Is the threat genuinely existential, or is it just the perfect excuse to lock the front door to keep out unwanted competition? The irony is that the overwhelming majority of side-loaded apps were benign tools—custom launchers, retro games, or localized streaming services. By lumping all third-party software into the same "risk" bucket, Amazon is effectively treating its own customers with an attitude bordering on paternalism. The user, according to this new policy, is no longer a responsible actor capable of managing their own device security. They are just a consumer who needs to be guided through a protected, curated garden—a garden where the gates are heavily guarded by Amazon, and the rules are subject to change anytime they see fit. This blanket approach to security is a blunt instrument that crushes the legitimate ecosystem of innovation along with the small potential threats it supposedly aims to eliminate.

The "Malware" Defense

Follow the Ad Revenue

Let’s talk about the real motivation: control. Fire OS was built on Android, which had a certain structural transparency that made it hard for Amazon to maintain a total stranglehold on user behavior. With Vega OS, it is their codebase, their rules. When you control the entire stack, you control the ad delivery, you dictate the tracking parameters, and you can effectively kill any workarounds that allow users to bypass the mandatory Amazon interface.

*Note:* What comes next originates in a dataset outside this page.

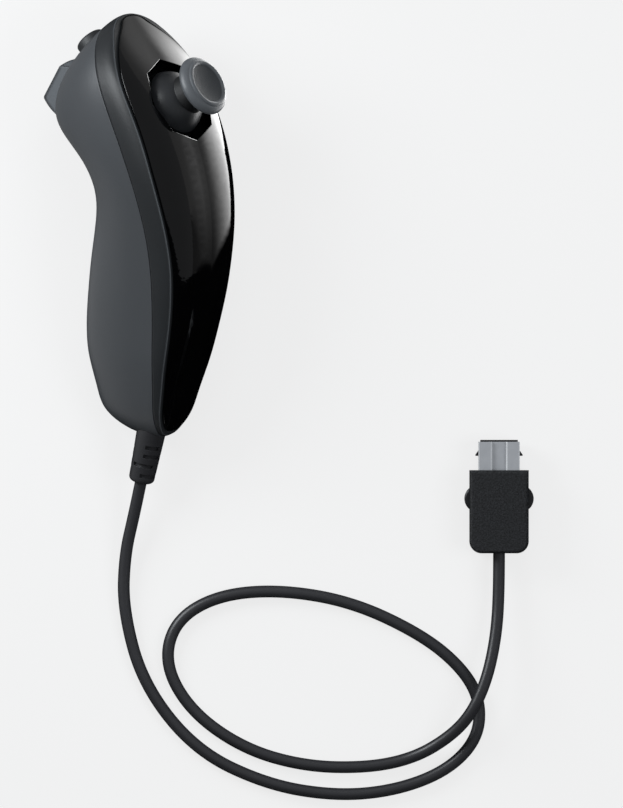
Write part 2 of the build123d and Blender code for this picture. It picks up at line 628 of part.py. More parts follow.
def trigger():
    """Curved trigger on a cross pin, hollow behind, with a rib that presses the contact."""
    tip = trigger_point(TRIGGER_REACH, TRIGGER_TIP_ANGLE)
    sole = trigger_point(TRIGGER_REACH, 238)
    heel = trigger_point(TRIGGER_REACH, TRIGGER_HEEL_ANGLE)
    shoulder = (-29.0, 99.9)
    outline = Polyline(heel, (-24.3, 84.2), (-22.5, 94.5), (-22.7, 96.2), (-24.2, 97.5),
                       (-26.6, 99.9), shoulder, tip)
    face = make_face([ThreePointArc(tip, sole, heel), *outline.edges()])
    width = 2 * TRIGGER_HALF_WIDTH
    body = Pos(0, 0, -TRIGGER_HALF_WIDTH) * extrude(face, amount=width, dir=(0, 0, 1))
    body = fillet(upright_edge_nearest(body, shoulder), 1.8)
    body = fillet(upright_edge_nearest(body, tip), 0.9)
    body &= trigger_crown(0)
    hollow = Polyline((-32.4, 90.2), (-29.0, 96.2), (-26.2, 96.2), (-25.6, 94.0), (-21.0, 94.0),
                      (-21.0, 86.4), (-26.0, 85.6), (-31.4, 88.2), close=True)
    body -= Pos(0, 0, -4.9) * extrude(make_face(hollow), amount=9.8, dir=(0, 0, 1))
    body += block((-30.0, -22.0), TRIGGER_RIB, (-1.5, 1.5))
    body += block((-30.0, -26.0), (85.5, 97.0), (-0.6, 0.6))
    body += Pos(*TRIGGER_PIVOT, 0) * rod(TRIGGER_BARREL, -TRIGGER_HALF_WIDTH, TRIGGER_HALF_WIDTH)
    body += block((-25.6, -24.2), (82.5, 84.8), (-3.0, 3.0))
    return body - Pos(*TRIGGER_PIVOT, 0) * rod(TRIGGER_PIN_RADIUS + RUNNING, -7, 7)


def trigger_pad():
    """Rubber tip on the trigger's rib."""
    return block((-22.0, -20.8), TRIGGER_RIB, (-1.5, 1.5))


def trigger_board():
    thickness = (TRIGGER_BOARD_BACK, TRIGGER_BOARD_BACK + SMALL_BOARD_THICK)
    board = block(thickness, (85.2, 92.4), (-11.6, 11.6))
    board = fillet(board.edges().filter_by(Axis.X), 1.0)
    for side in (-1, 1):
        board -= at_trigger_board(side, rod(BOARD_SCREW_HOLE, -20, -16))
    return board


def cord():
    """Tube on straight runs joined by arcs as large as their runs allow."""
    relief_end = grip_place * relief_frame * Pos(0, 0, RELIEF_LENGTH)
    leaving = relief_end * Pos(0, 0, CORD_FIRST_RUN)
    points = [relief_end.position, leaving.position] + [Vector(*point) for point in CORD_ROUTE]
    radii = []
    for before, corner, after in zip(points, points[1:], points[2:]):
        turn = (corner - before).get_angle(after - corner)
        shorter = min((corner - before).length, (after - corner).length)
        radii.append(0.45 * shorter / tan(radians(turn) / 2))
    path = FilletPolyline(*points, radius=radii)
    tube = sweep(path.location_at(0) * Circle(CORD_RADIUS), path=path)
    print("cord length", round(path.length, 1), "smallest radius", round(min(radii), 1))
    print("cord radii", [round(radius) for radius in radii])
    section_times_length = pi * CORD_RADIUS ** 2 * path.length
    print("cord volume against section times length", round(tube.volume / section_times_length, 4))
    return tube


def plug_block():
    """Outer form of the plug's housing."""
    face = Pos(0, PLUG_LENGTH / 2) * Rectangle(PLUG_WIDTH, PLUG_LENGTH)
    face = fillet(face.vertices().group_by(Axis.Y)[0], PLUG_CORNER)
    form = extrude(face, amount=PLUG_THICK)
    form = fillet(form.edges().group_by(Axis.Z)[0], PLUG_EDGE)
    return fillet(form.edges().group_by(Axis.Z)[-1], PLUG_EDGE)


def metal_outline(inset):
    """Outline across the metal shell, with the channel along its top."""
    half_width = METAL_WIDTH / 2 - inset
    low = plug_middle - METAL_THICK / 2 + inset
    high = plug_middle + METAL_THICK / 2 - inset
    channel_half = METAL_CHANNEL[0] / 2 + inset
    channel_floor = high - METAL_CHANNEL[1]
    right = [(half_width, low), (half_width, high), (channel_half, high), (channel_half, channel_floor)]
    left = [(-x, z) for x, z in reversed(right)]
    return make_face(Polyline(*right, *left, close=True))


def metal_form(inset, start, end):
    solid = extrude(metal_outline(inset), amount=end - start)
    return Pos(0, end, 0) * Rot(90, 0, 0) * solid


def plug_metal_shell():
    """Square metal mouth with a slot on each side for the latch hooks."""
    shell = metal_form(0, METAL_START, METAL_END)
    shell -= metal_form(METAL_WALL, METAL_START - 1, METAL_END + 1)
    shell -= block((-8, 8), (25.4, 28.4), (plug_middle - 1.75, plug_middle + 1.75))
    return shell


def plug_covers():
    """Back and front halves of the housing, with bosses for the latch pins and ribs on the insert."""
    form = plug_block()
    inner_half = PLUG_WIDTH / 2 - PLUG_WALL
    depth = (PLUG_WALL, PLUG_THICK - PLUG_WALL)
    room = block((-inner_half, inner_half), (PLUG_WALL, PLUG_LENGTH - PLUG_WALL), depth)
    form -= fillet(room.edges().filter_by(Axis.Z), 1.0)
    form += block((-2.5, 2.5), (5, 17), (1, 2.2)) + block((-2.5, 2.5), (5, 17), (6.9, PLUG_THICK - 1))
    for side in (-1, 1):
        boss = rod(LATCH_BARREL, 1, PLUG_THICK - 1) - rod(LATCH_BARREL + 1, 3.1, PLUG_THICK - 3.1)
        form += Pos(side * LATCH_PIVOT[0], LATCH_PIVOT[1], 0) * boss
        form -= Pos(side * LATCH_PIVOT[0], LATCH_PIVOT[1], 0) * rod(0.8, 1.8, PLUG_THICK - 1.8)
        window = rod(LATCH_LUG_RADIUS + 0.25, plug_middle - 2.25, plug_middle + 2.25)
        form -= Pos(side * LATCH_LUG[0], LATCH_LUG[1], 0) * window
    form -= metal_form(0, METAL_START, METAL_END)
    low = block((-20, 20), (-5, 40), (-1, plug_middle))
    return form & low, form - low


def plug_insert():
    """Inner tongue that carries the contacts, with a wider mouth that has a pocket at each side."""
    thickness = (2.2, 6.9)
    front = METAL_END + 0.5
    insert = block((-INSERT_HALF_WIDTH, INSERT_HALF_WIDTH), (5.0, front), thickness)
    insert += block((-MOUTH_HALF_WIDTH, MOUTH_HALF_WIDTH), (MOUTH_START, front), thickness)
    for side in (-1, 1):
        insert -= block(sorted((side * 3.3, side * 4.4)), (MOUTH_START - 1, front + 1), (2.9, 6.2))
    return insert


def plug_contacts():
    """Three contact strips on each face of the tongue."""
    strips = []
    for x in (-1.7, 0, 1.7):
        for low in (2.05, 6.9):
            strips.append(block((x - 0.4, x + 0.4), (20.0, METAL_END), (low, low + 0.13)))
    return strips


def right_latch():
    """Lever with a pressing lug halfway and a hook at the mouth."""
    arm = Polyline((4.4, 3.8), (5.6, 3.8), (5.6, 17.4), (4.8, 18.4), (4.8, 26.0), (6.3, 26.05),
                   (6.3, 26.4), (5.3, 27.8), (4.8, 28.0), (4.0, 28.0), (4.0, 17.8), (4.4, 17.2),
                   close=True)
    lever = extrude(make_face(arm), amount=2 * LATCH_HALF_THICK)
    lug = rod(LATCH_LUG_RADIUS, 0, 2 * LATCH_LUG_HALF_THICK)
    lug = Pos(*LATCH_LUG, 0) * fillet(lug.edges(), 0.5)
    lug &= block((4.6, 12), (0, 30), (-1, 6))
    lever = Pos(0, 0, plug_middle - LATCH_HALF_THICK) * lever
    lever += Pos(0, 0, plug_middle - LATCH_LUG_HALF_THICK) * lug
    barrel = rod(LATCH_BARREL, plug_middle - LATCH_HALF_THICK, plug_middle + LATCH_HALF_THICK)
    lever += Pos(*LATCH_PIVOT, 0) * barrel
    return lever - Pos(*LATCH_PIVOT, 0) * rod(0.8 + RUNNING, 0, PLUG_THICK)


def case_nodes():
    outer = grip_solid(0)
    band_cavity = grip_solid(band_inset, 0)
    skirt_inset = band_inset + FIT
    skirt_outer = grip_solid(skirt_inset, 0)
    plate_cavity = grip_solid(skirt_inset + SKIRT_WALL, WALL)
    return {
        "rear_shell": rear_shell(outer, grip_solid(WALL), grip_solid(INNER_WALL)),
        "middle_band": middle_band(outer, grip_solid(WALL + FIT), band_cavity),
        "face_plate": face_plate(grip_solid(PLATE_STEP, 0), skirt_outer, plate_cavity),
    }


def electronics_nodes():
    return {
        "main_board": main_board(),
        "trigger_board": trigger_board(),
        "button_board": button_frame * button_board(),
        "controller_chip": chip(36.0, 0.0, 3.0, 1.4),
        "accelerometer_chip": chip(52.0, 2.0, 2.0, 1.2),
        "board_components": Compound(small_parts()),
        "lead_socket": lead_socket(),
        "cord_leads": cord_leads(),
    }


def screw_nodes():
    screws = {}
    for number, y in enumerate(CASE_SCREWS, 1):
        case_screw = Rot(180, 0, 0) * screw(CASE_HEAD_RADIUS, 1.8, CASE_SCREW_RADIUS, 10.0)
        screws[f"case_screw_{number}"] = at_forward(y, 0, Pos(0, 0, CASE_HEAD_SEAT) * case_screw)
    small = screw(SCREW_HEAD_RADIUS, SCREW_HEAD_HEIGHT, SCREW_RADIUS, 4.0)
    short = Rot(180, 0, 0) * screw(SCREW_HEAD_RADIUS, SCREW_HEAD_HEIGHT, SCREW_RADIUS, 3.0)
    for number, (y, z) in enumerate(BOARD_SCREWS, 1):
        screws[f"board_screw_{number}"] = at_forward(y, z, Pos(0, 0, board_front) * small)
    on_trigger_board = Pos(0, 0, TRIGGER_BOARD_BACK + SMALL_BOARD_THICK) * small
    for number, side in enumerate((1, -1), 1):
        stick_place = stick_frame * Pos(side * STICK_POST_OFFSET, 0, BASE_TOP)
        screws[f"stick_screw_{number}"] = stick_place * small
        screws[f"trigger_board_screw_{number}"] = at_trigger_board(side, on_trigger_board)
        under_board = Pos(side * BUTTON_POST_OFFSET, 0, BUTTON_BOARD_TOP - SMALL_BOARD_THICK)
        screws[f"button_board_screw_{number}"] = button_frame * under_board * short
    return screws


def stick_nodes():
    pieces = {
        "stick_base": stick_base(),
        "stick_sensor_1": stick_sensor(),
        "stick_sensor_2": Rot(0, 0, -90) * stick_sensor(),
        "rocker_ring": rocker_ring(),
        "cross_pin": along_y(rod(CROSS_PIN_RADIUS, -RING_HALF[1], RING_HALF[1])),
        "rocker_arch": rocker_arch(),
        "stick_shaft": stick_shaft(),
        "stick_dome": stick_dome(),
        "stick_cap": stick_cap(),
        "spring_clip": spring_clip(),
        "stick_spring": stick_spring(),
        "spring_foot": spring_foot(),
    }
    return {name: stick_frame * piece for name, piece in pieces.items()}


def control_nodes():
    trigger_pin = rod(TRIGGER_PIN_RADIUS, -TRIGGER_PIN_HALF, TRIGGER_PIN_HALF)
    return {
        "c_button": button_frame * round_button(),
        "c_button_pad": button_frame * button_pad(),
        "z_trigger": trigger(),
        "z_trigger_pad": trigger_pad(),
        "z_trigger_pin": Pos(*TRIGGER_PIVOT, 0) * trigger_pin,
    }


def plug_nodes():
    back, front = plug_covers()
    latch = right_latch()
    pin = rod(0.8, 1.8, PLUG_THICK - 1.8)
    return {
        "plug_back_cover": back,
        "plug_front_cover": front,
        "plug_metal_shell": plug_metal_shell(),
        "plug_insert": plug_insert(),
        "plug_contacts": Compound(plug_contacts()),
        "right_latch": latch,
        "left_latch": mirror(latch, about=Plane.YZ),
        "right_latch_pin": Pos(*LATCH_PIVOT, 0) * pin,
        "left_latch_pin": Pos(-LATCH_PIVOT[0], LATCH_PIVOT[1], 0) * pin,
    }


grip_nodes = {**case_nodes(), **electronics_nodes(), **screw_nodes()}
grip_nodes.update({**stick_nodes(), **control_nodes()})
grip_nodes["cord_strain_relief"] = relief_frame * strain_relief()
nodes = {name: grip_place * piece for name, piece in grip_nodes.items()}
nodes.update({name: plug_place * piece for name, piece in plug_nodes().items()})
nodes["cord"] = cord()

os.makedirs("parts", exist_ok=True)
for name, piece in nodes.items():
    export_step(piece, f"parts/{name}.step")
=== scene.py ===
"""Looks of a one-handed motion game controller that lies on a table with its cord and plug."""
import bpy
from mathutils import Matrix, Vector


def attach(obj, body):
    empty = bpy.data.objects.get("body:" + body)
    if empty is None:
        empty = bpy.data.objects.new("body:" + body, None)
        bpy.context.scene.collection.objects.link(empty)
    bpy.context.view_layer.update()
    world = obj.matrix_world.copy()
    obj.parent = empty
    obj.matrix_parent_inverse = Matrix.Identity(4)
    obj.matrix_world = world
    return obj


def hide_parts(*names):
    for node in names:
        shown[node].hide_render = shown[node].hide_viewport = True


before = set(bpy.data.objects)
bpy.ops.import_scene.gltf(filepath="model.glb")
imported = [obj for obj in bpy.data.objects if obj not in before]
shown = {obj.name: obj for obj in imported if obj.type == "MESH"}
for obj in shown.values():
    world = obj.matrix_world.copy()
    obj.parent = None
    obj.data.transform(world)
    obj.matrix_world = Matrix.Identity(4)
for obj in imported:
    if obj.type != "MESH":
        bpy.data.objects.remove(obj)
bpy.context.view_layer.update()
bpy.context.scene.view_settings.view_transform = "Standard"


# Camera. It looks straight down on the table through a long lens, with the tip of the
# grip towards the bottom of the picture and the plug at its right.
camera_height = 5.0
mid_height = 0.018
picture_height = 0.21547
film_height = 36
camera_data = bpy.data.cameras.new("camera")
camera_data.sensor_fit = "VERTICAL"
camera_data.sensor_height = film_height
camera_data.lens = film_height * (camera_height - mid_height) / picture_height
camera = bpy.data.objects.new("camera", camera_data)
camera.location = (0.04596, -0.0413, camera_height)
bpy.context.scene.collection.objects.link(camera)
bpy.context.scene.camera = camera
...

A closed device is a controllable device, and a controllable device is a reliable conduit for advertising revenue. Amazon has spent years evolving the Fire TV interface into less of a launcher and more of an ad billboard. Sideloaders were, in a very real sense, a threat to that model. They were the people who would install a custom launcher to eliminate the mandatory banner ads, or who used unofficial media players to stream their own content free from Amazon's integrated trackers.

By pushing out Vega OS, Amazon isn’t just upgrading the software; they are re-claiming the screen. They are ensuring that every interaction you have with your TV serves their data-collection metrics and their advertising partners. It is about creating a predictable environment where user behavior is contained, measured, and monetized without any annoying interference from alternative software or user-driven customizations. The "security threat" they cite is, in many ways, an economic threat to their ability to maximize revenue per user. If you can’t fully control the device, you cannot reliably extract maximum value from it. Amazon is choosing the latter.

Goodbye to the Tinkerer’s Stick

Tinkerers were essentially Amazon's best marketing department. People bought these sticks not just because they were cheap, but because they were capable, highly customizable, and easy to modify. When you start stripping away sideloading, you remove the primary reason many enthusiasts chose Amazon over, say, a Roku. Suddenly, the value proposition changes drastically.

You’re trading a customizable tool for a glorified vending machine that only serves Amazon-approved content. For the average user, this might be a subtle shift, but for the enthusiast, it is a deal-breaker. It means the specialized apps that made the Fire TV unique are harder to get, or entirely blocked. It means that if you want to set up a media server, a custom interface, or an experimental application, you have to look elsewhere.

This is not a minor feature update; it’s a fundamental change in the device’s character. The "Fire Stick" was synonymous with flexibility for nearly a decade. By pivoting to the rigid structure of Vega OS, Amazon is telling those users that their loyalty and their technical contributions are no longer valued. They are no longer building a tool for their customers; they are building a container for their products. And they are banking on the idea that the average user won't care enough to leave, or simply won't know that their freedom has been curtailed in the first place. This may be a calculated gamble based on consumer inertia, but it feels like a genuine betrayal of the community that helped build the Fire TV's early success.

Our Tech, Their Terms

We are moving toward a future where "owning" a device just means you paid for the privilege of renting it from a mega-corporation. Your TV, your phone, your smart-home hub—it’s all being walled off. With Vega OS, Amazon isn't just releasing a new operating system; they are signaling that the era of open, versatile, affordable smart-TV hardware is effectively over.

I suspect we will look back at this as the moment the Fire TV turned from a powerhouse of DIY freedom into just another locked-down appliance on the shelf. The shift is not just technical; it is philosophical. It is a declaration that the user is the product, and the hardware is the cage. Whether this strategy will lead to long-term market dominance or will eventually drive users toward more open, flexible alternatives remains to be seen. But one thing is clear: for anyone who values the ability to truly own and control the technology they use in their own home, the options are shrinking.

What Amazon has done with the new Fire TV Sticks is a sobering reminder that innovation is often a two-sided coin. Sometimes, new software makes hardware faster and more efficient, but at the cost of the very freedom that made those devices worth having in the first place. If this is the new standard, the next generation of "smart" devices will be significantly less smart about what the user actually wants, and significantly better at doing exactly what the manufacturer dictates. The walls are closing in, and they are doing so under the guise of security. It’s hard to see how that serves anyone but the company holding the key.